What is the Creative Capital Foundation?
Creative Capital is a new national organization that will manage a revolving tax-exempt fund designed to support artists who are pursuing innovative, experimental approaches to form and/or content in the visual, performing, and media arts.
How, when, and why did Creative Capital come into being?
All kinds of developments in the 1990s—good and bad—made it clear to a wide variety of people that a healthy society had to support freedom and continual creativity. Artists, entrepreneurs, and arts funders talked together in 1997 and 1998 and initiated Creative Capital. It began operations on January 4th, 1999.
What is your relationship to the Warhol Foundation?
Archibald Gillies, president of the Warhol Foundation, has taken the leadership role in developing the Creative Capital idea and by January 1999 had enlisted 14 other foundations and individuals to support the effort. The foundation is providing us with office space and some in-kind support. We are, however, a separately incorporated 501(c)(3) organization and have no legal affiliation with the Warhol Foundation.
What is your relationship to AIVF?
My six years as executive director of AIVF taught me that, as hard as it is for producers to find money to produce work, it’s even harder to get media work out into the world. This seems to be the more difficult part of the equation, and it’s what we’re going to focus on at Creative Capital.

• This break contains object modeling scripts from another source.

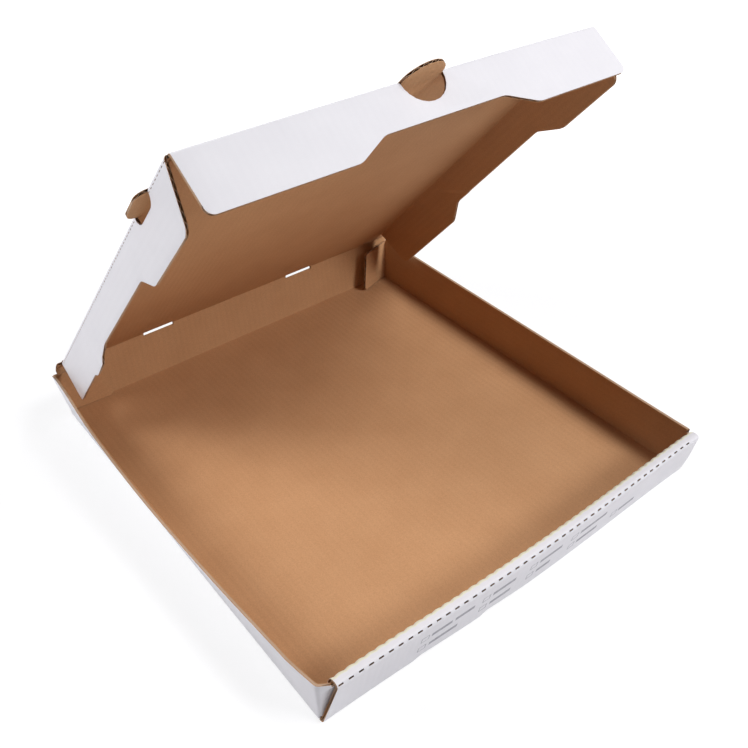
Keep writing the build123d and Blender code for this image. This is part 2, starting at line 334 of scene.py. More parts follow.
def paper_material(name, colour, darker, roughness, relief, flute_tint, speck_tint, worn=()):
    """Paper over flutes: its colour clouds towards a darker one, with flute lines, specks and a soft relief.

    A worn band, from one run to another, has lost its white and shows pale yellow.
    """
    material = bpy.data.materials.new(name)
    material.use_nodes = True
    tree = material.node_tree
    shader = tree.nodes["Principled BSDF"]
    shader.inputs["Roughness"].default_value = roughness
    shader.inputs["Specular IOR Level"].default_value = paper_sheen
    surface = node(tree, "ShaderNodeGroup", node_tree=board_surface)
    cloud = node(tree, "ShaderNodeMapRange",
                 {"Value": surface.outputs["Cloud"], "From Min": 0.3, "From Max": 0.7})
    base = node(tree, "ShaderNodeMix", {0: cloud.outputs[0], 6: (*colour, 1), 7: (*darker, 1)},
                data_type="RGBA")
    fluted = node(tree, "ShaderNodeMapRange",
                  {"Value": surface.outputs["Flute"], "From Min": -1.0, "From Max": 1.0,
                   "To Min": 1.0 - flute_tint, "To Max": 1.0})
    lined = toned(tree, base.outputs[2], fluted.outputs[0])
    spot = node(tree, "ShaderNodeMapRange",
                {"Value": surface.outputs["Speck"], "From Min": 0.62, "From Max": 0.72,
                 "To Min": 1.0, "To Max": 1.0 - speck_tint})
    flecked = toned(tree, lined.outputs[2], spot.outputs[0])
    grain = node(tree, "ShaderNodeMapRange",
                 {"Value": surface.outputs["Fibre"], "From Min": 0.3, "From Max": 0.7,
                  "To Min": 1.0 - speck_tint, "To Max": 1.0 + speck_tint / 2})
    top = toned(tree, flecked.outputs[2], grain.outputs[0])
    if worn:
        flat = node(tree, "ShaderNodeUVMap", uv_map="flat")
        spread = node(tree, "ShaderNodeSeparateXYZ", {0: flat.outputs[0]})
        middle = sum(worn) / 2 * millimetre
        half = (worn[1] - worn[0]) / 2 * millimetre
        off = node(tree, "ShaderNodeMath", {0: spread.outputs["Y"], 1: middle}, operation="SUBTRACT")
        off = node(tree, "ShaderNodeMath", {0: off.outputs[0]}, operation="ABSOLUTE")
        band = node(tree, "ShaderNodeMapRange",
                    {"Value": off.outputs[0], "From Min": half, "From Max": half / 2, "To Max": worn_share})
        top = node(tree, "ShaderNodeMix", {0: band.outputs[0], 6: top.outputs[2], 7: worn_yellow},
                   data_type="RGBA")
    tree.links.new(top.outputs[2], shader.inputs["Base Color"])
    bump = node(tree, "ShaderNodeBump", {"Height": surface.outputs["Height"], "Distance": relief})
    tree.links.new(bump.outputs[0], shader.inputs["Normal"])
    return material


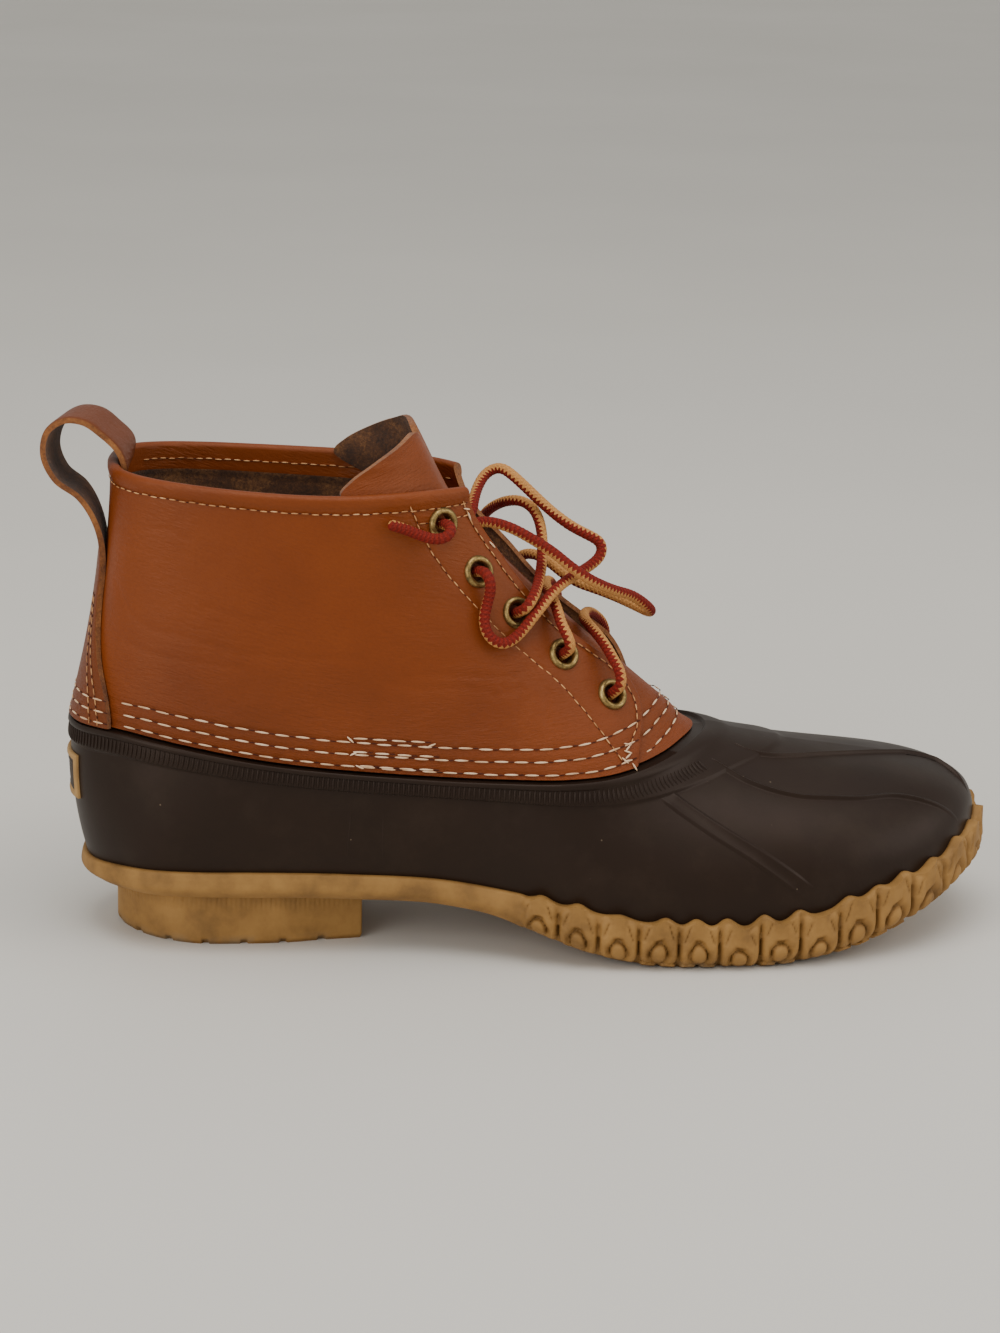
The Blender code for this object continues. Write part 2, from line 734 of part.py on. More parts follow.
# Lace: one slack round lace. Routes run from the mouth of one eyelet to the next, in millimetres.
MILLIMETRE = 0.001
LACE_ROUTES = {
    "lace_end": [
        (65.2, -27.2, 139.8), (66.6, -30.2, 139.5), (65.8, -32.9, 137.4), (61.8, -33.2, 136.3),
        (57.0, -33.3, 137.6), (52.0, -34.6, 139.9), (46.5, -36.6, 142.0),
    ],
    "lace_loop_top": [
        (76.8, -24.1, 123.9), (78.5, -27.3, 123.6), (79.6, -28.6, 119.8), (78.5, -28.6, 114.5),
        (77.4, -30.2, 109.0), (79.2, -31.6, 104.2), (83.5, -31.3, 101.8), (88.2, -29.0, 103.8),
        (94.4, -25.4, 110.4), (101.2, -18.5, 116.4), (108.5, -10.5, 119.4), (113.6, -6.5, 121.4),
        (117.2, -4.0, 124.2), (117.4, -2.5, 127.8), (113.6, -2.5, 130.2), (108.0, -1.5, 132.9),
        (102.6, 0.0, 136.5), (97.4, 1.0, 140.9), (92.4, 1.5, 145.6), (88.4, 3.0, 149.0),
        (84.6, 6.0, 150.9), (80.6, 6.5, 149.3), (77.6, 3.0, 146.0), (75.6, -3.5, 142.6),
        (74.4, -9.5, 139.6),
    ],
    "lace_loop_long": [
        (77.4, -13.0, 137.4), (82.5, -13.0, 136.8), (88.2, -13.5, 134.8), (94.1, -13.5, 131.5),
        (100.3, -14.5, 127.8), (106.2, -16.5, 123.3), (112.4, -15.5, 119.0), (120.5, -11.0, 114.4),
        (127.6, -5.5, 111.0), (132.3, -2.0, 107.3), (135.0, 2.0, 104.0), (134.6, 6.5, 102.4),
        (131.2, 9.0, 103.6), (125.0, 9.5, 106.4), (117.5, 9.5, 109.4), (111.6, 10.0, 111.4),
        (106.8, 12.0, 114.0), (102.4, 15.5, 117.0), (98.2, 20.0, 118.4), (94.4, 25.2, 117.0),
        (91.4, 27.2, 113.8), (89.5, 23.2, 110.6),
    ],
    "lace_loop_side": [
        (89.5, -24.0, 110.6), (91.2, -26.6, 112.4), (93.4, -24.4, 115.2), (95.2, -18.9, 117.3),
        (97.0, -11.5, 121.2), (98.0, -4.5, 127.0), (97.6, 0.5, 133.3), (95.7, 4.0, 137.5),
        (92.4, 7.0, 139.4), (88.6, 11.0, 138.8), (85.2, 16.5, 136.4), (82.4, 22.0, 133.0),
        (80.2, 26.6, 128.8), (78.6, 27.6, 125.8), (76.9, 24.0, 123.9),
    ],
    "lace_bar_low": [
        (120.7, -24.0, 84.1), (122.3, -26.6, 86.8), (122.2, -25.0, 90.4), (120.2, -21.6, 94.0),
        (117.6, -17.0, 98.0), (114.6, -10.5, 101.0), (113.0, -3.0, 101.8), (113.2, 4.5, 101.6),
        (115.0, 11.5, 101.0), (118.0, 18.0, 98.6), (121.4, 23.6, 94.4), (123.2, 26.8, 89.6),
        (122.4, 25.6, 86.0), (120.8, 22.6, 84.0),
    ],
    "lace_bar_middle": [
        (104.6, -24.0, 97.3), (105.8, -26.8, 99.4), (104.8, -26.4, 102.8), (102.8, -23.2, 106.4),
        (101.6, -18.4, 110.6), (100.2, -11.0, 113.0), (99.6, -3.0, 113.6), (100.4, 4.5, 113.2),
        (102.0, 11.3, 111.6), (103.8, 17.6, 108.8), (105.6, 23.0, 105.2), (106.6, 26.4, 101.6),
        (105.8, 25.6, 98.8), (104.7, 22.8, 97.2),
    ],
}
LACE_STEP = 1.75


def smooth_route(points):
    """Even steps along a smooth curve through a route's points."""
    knots = np.array(points) * MILLIMETRE
    run = np.concatenate([[0], np.cumsum(np.linalg.norm(np.diff(knots, axis=0), axis=1) ** 0.5)])
    fine = np.linspace(0, run[-1], 600)
    curve = np.stack([flow(fine, run, knots[:, i]) for i in range(3)], -1)
    length = np.concatenate([[0], np.cumsum(np.linalg.norm(np.diff(curve, axis=0), axis=1))])
    steps = np.linspace(0, length[-1], round(length[-1] / (LACE_STEP * LACE)) + 1)
    return np.stack([np.interp(steps, length, curve[:, i]) for i in range(3)], -1)


def lace(name, points):
    path = bpy.data.curves.new(name, "CURVE")
    path.dimensions = "3D"
    path.bevel_depth = LACE / 2
    path.bevel_resolution = 2
    path.use_fill_caps = True
    route = smooth_route(points)
    spline = path.splines.new("POLY")
    spline.points.add(len(route) - 1)
    for point, place in zip(spline.points, route):
        point.co = (*place, 1.0)
    obj = bpy.data.objects.new(name, path)
    boot.objects.link(obj)
    return finish(obj, LACE_RED, 0.60)


def main():
    rubber_bottom()
    outsole()
    insole()
    heel_patch()
    wall = quarters()
    for side, name in ((-1, "lateral"), (1, "medial")):
        for row in range(len(EYELETS)):
            eyelet(f"eyelet_{name}_{row + 1}", row, side)
            punch(wall, row, side)
    tongue()
    backstay_loop()
    for name, points in LACE_ROUTES.items():
        lace(name, points)


for old in list(bpy.data.objects):
    bpy.data.objects.remove(old)
boot = bpy.data.collections.new("duck_boot")
cutters = bpy.data.collections.new("cutters")
bpy.context.scene.collection.children.link(boot)
bpy.context.scene.collection.children.link(cutters)
main()
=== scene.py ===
"""Right duck boot on a pale floor: rubber bottom, chain-tread outsole, laced leather shaft and tongue,
pull loop, brass eyelets and one slack lace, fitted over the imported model."""

import math

import bmesh
import bpy
import numpy as np
from mathutils import Matrix, Vector


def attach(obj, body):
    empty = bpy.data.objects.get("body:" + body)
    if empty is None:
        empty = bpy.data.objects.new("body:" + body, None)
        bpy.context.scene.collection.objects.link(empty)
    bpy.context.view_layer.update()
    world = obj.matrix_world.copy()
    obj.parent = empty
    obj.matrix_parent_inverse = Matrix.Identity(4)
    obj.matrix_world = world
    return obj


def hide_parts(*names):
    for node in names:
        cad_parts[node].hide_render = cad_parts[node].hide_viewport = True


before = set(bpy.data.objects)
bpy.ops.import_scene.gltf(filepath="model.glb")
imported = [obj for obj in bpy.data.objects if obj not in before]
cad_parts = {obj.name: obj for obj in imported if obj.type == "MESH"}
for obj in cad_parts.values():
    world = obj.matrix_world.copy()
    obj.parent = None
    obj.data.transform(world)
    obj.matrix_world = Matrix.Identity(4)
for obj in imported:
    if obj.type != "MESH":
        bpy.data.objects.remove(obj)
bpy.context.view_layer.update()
MILLIMETRE = 0.001

# Camera. It looks down at the outer side from a little towards the heel, as the photo does, and is
# tipped slightly to its right.
AIM = Vector((0.0855, 0.0, 0.0855))
DISTANCE = 1.0
SENSOR_WIDTH = 36.0
FOCAL_LENGTH = 82.37
NEAREST = 0.05


def in_scene(name, data):
    """A new object that holds this data, linked to the scene."""
    obj = bpy.data.objects.new(name, data)
    bpy.context.scene.collection.objects.link(obj)
    return obj


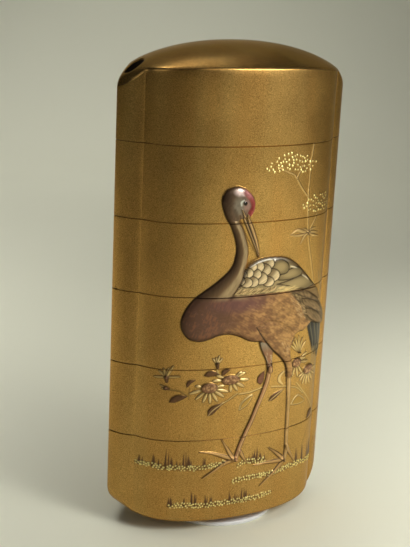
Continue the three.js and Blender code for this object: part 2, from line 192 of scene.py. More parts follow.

The driving philosophy behind Creative Capital is…?
In contrast to traditional charitable grants programs in the arts, which usually provide only one-time financial assistance to an artist, Creative Capital will work closely with the artists it supports to help ensure the success of their projects by providing other non-artistic assistance (for example, marketing campaign approaches, researching distributors, etc). Creative Capital will help each project maximize its audience potential by providing resources it needs in order to succeed.
In return for Creative Capital’s financial and managerial support, artists selected will share a portion of the proceeds generated by their projects with Creative Capital’s fund. These proceeds will be used to replenish the fund and will enable Creative Capital to support more artists in the future.
The Creative Capital concept will not be right for all artists or projects, however. While we are providing a valuable service we will, unfortunately, not be the sole solution to the serious funding problems facing individual artists.
What is the total amount of funding that you will have for grants?
We hope to have at least one million dollars a year for project support. We will grant out about $700,000, holding the remaining $300,000 in reserve for further promotional and exhibition support for funded projects.
What percentage of your overall funding will go towards film or video projects?
How many media awards are given out per year? For other disciplines?
We hope to award approximately 20 grants in each discipline area each year: 20 in media, 20 in performing arts, 20 in visual arts, and 20 in new media/interdisciplinary arts.
What will the average grant sizes be?
Most initial grants (about 15 in each discipline) will be in the $5,000 range, with a few (about five) in the $15-20,000 range for projects further along in their development.
What are the requirements for media applicants? Are there geographic limitations?
We are in the process of creating guidelines now. We will be providing support to artists working in the United States who are over 18 years of age. We are a national fund, but some money has been earmarked by funders for specific regions, including New York, California, Minnesota, and Hawaii.
Do you fund projects at various stages of production (e.g., script, development, production, distribution, etc.)?
We haven’t made this decision yet, but given our limited resources, we will probably have some restrictions.
Explain your funding cycle and deadlines:
For this year, our open submission period will be July 1 to August 15. There will be a preliminary proposal round which will require applicants to submit a one-page proposal and a resumé. Successful candidates will then be asked to submit a more detailed project and budget which will be reviewed by a panel. We hope to notify these candidates before the Christmas holidays.
Who makes up the staff of the Creative Capital Foundation?
Ruby Lerner, executive director; Leslie Singer, director of administration; Ken Chu, visual arts program officer; Esther Robinson, media/performing arts program officer; Eugene Hernandez, web consultant; and Jodi Magee, development consultant.
Who makes the awards decisions?
We will work with independent panels of five to seven people from the field who will make funding recommendations. The panel decisions will go to the board for final approval.
What advice do you have for media artists in putting forth a strong application?
There are so many projects that are worthy of support, and we’ll only be able to fund a small number. It will be critical to communicate what is unique about your project, what makes your project a bold and innovative one. We are also very interested in helping artists reach audiences, so people who have thought about who the audiences are for their work will probably make a stronger impression.
In your experience with funding panels and organizations, what are common mistakes that applicants make?
A lack of clarity in communicating the core ideas in their work and poor work samples.
What would people most be surprised to learn about this new foundation?
That it is not an endowed foundation and will have to fund raise and earn its annual budget each year, just like any other arts organization.
Other foundations or grantmaking organizations you admire and why:
The Warhol Foundation, the Jerome Foundation, the Rockefeller Foundation, the Texas Filmmaker Fund, and Jim McKay and Michael Stipe’s C-100 efforts. They are all creative funders willing to take risks, and all have taken leadership roles within the arts field.